Updates from ASLA


2023 HALS Challenge Results: Working Landscapes

2023 HALS Challenge First Place Winner: Mailboat Harbor, Tangier Island, HALS VA-88 / image: Library of Congress, Prints and Photographs Division

The National Park Service and ASLA are pleased to congratulate the winners of the 14th annual Historic American Landscapes Survey (HALS) Challenge competition. The winners were announced at the ASLA Conference on Landscape Architecture on Sunday, October 29, 2023, during the Historic Preservation Professional Practice Network (PPN) Meeting. (See The Field for more highlights from the conference’s PPN events.)

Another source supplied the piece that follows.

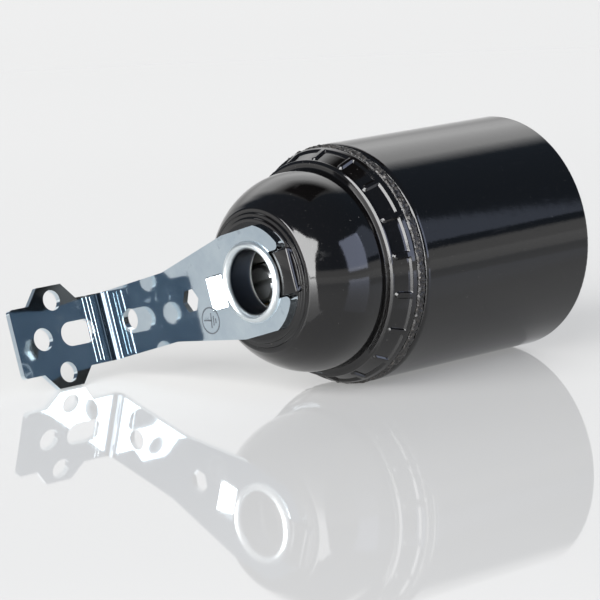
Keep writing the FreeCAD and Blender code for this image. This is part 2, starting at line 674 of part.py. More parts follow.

Administered by the National Park Service in collaboration with the ASLA and Library of Congress, the HALS Challenge competition encourages landscape architects, students, and other interested parties to document historic landscapes in their communities. To enter the competition, participants must complete a historical report that highlights the history, significance, and character-defining features of the surveyed landscape.

This year’s competition focused on working landscapes. Participants were challenged to survey working or productive landscapes with entries ranging from agricultural and industrial sites to public infrastructure and transportation networks.

A jury composed of National Park Service historians and landscape architects reviewed the entries and selected the following winners:

First Place: Tangier Island Watermen Working Landscape, HALS VA-88
Tangier, Accomack County, Virginia
By Lincoln L. Lewis and William A. Packwood, University of Virginia

Second Place: Foster City Levees, HALS CA-173
Foster City, San Mateo County, California
By Andrea Gaffney, based on original research and analysis prepared by Vicki Beard

Third Place: Weeden Farm, HALS RI-4
South Kingston, Washington County, Rhode Island
By Elena Pascarella, RLA, ASLA

Honorable Mention: Ritchie Farm, HALS NC-11
Mt. Pleasant, Cabarrus County, North Carolina
By William Lutrick, ASLA, and David Driapsa, FASLA

See The Field for more about the winners and the full list of submissions for the 2023 HALS Challenge. More information is also available in the video announcement from Scott Keyes, Chief of the Heritage Documentation Programs and acting Chief of the Historic American Landscapes Survey at the National Park Service. The video was recorded for the ASLA Conference on Landscape Architecture.

This challenge resulted in the donation of 13 impressive HALS short format historical reports to the HALS collection. Thank you to all entrants for expanding the HALS collection!

Stay tuned for more on the 2024 HALS Challenge, which will be an open competition. Beginning next year, HALS Challenges will no longer have themes. Instead, all HALS short format historical reports submitted each year will then be eligible. There are 14 years’ worth of themes and entries to turn to for inspiring examples. By not having a theme, we hope to encourage more entries from more states, and professors that teach HALS will be able to plan their curricula years in advance.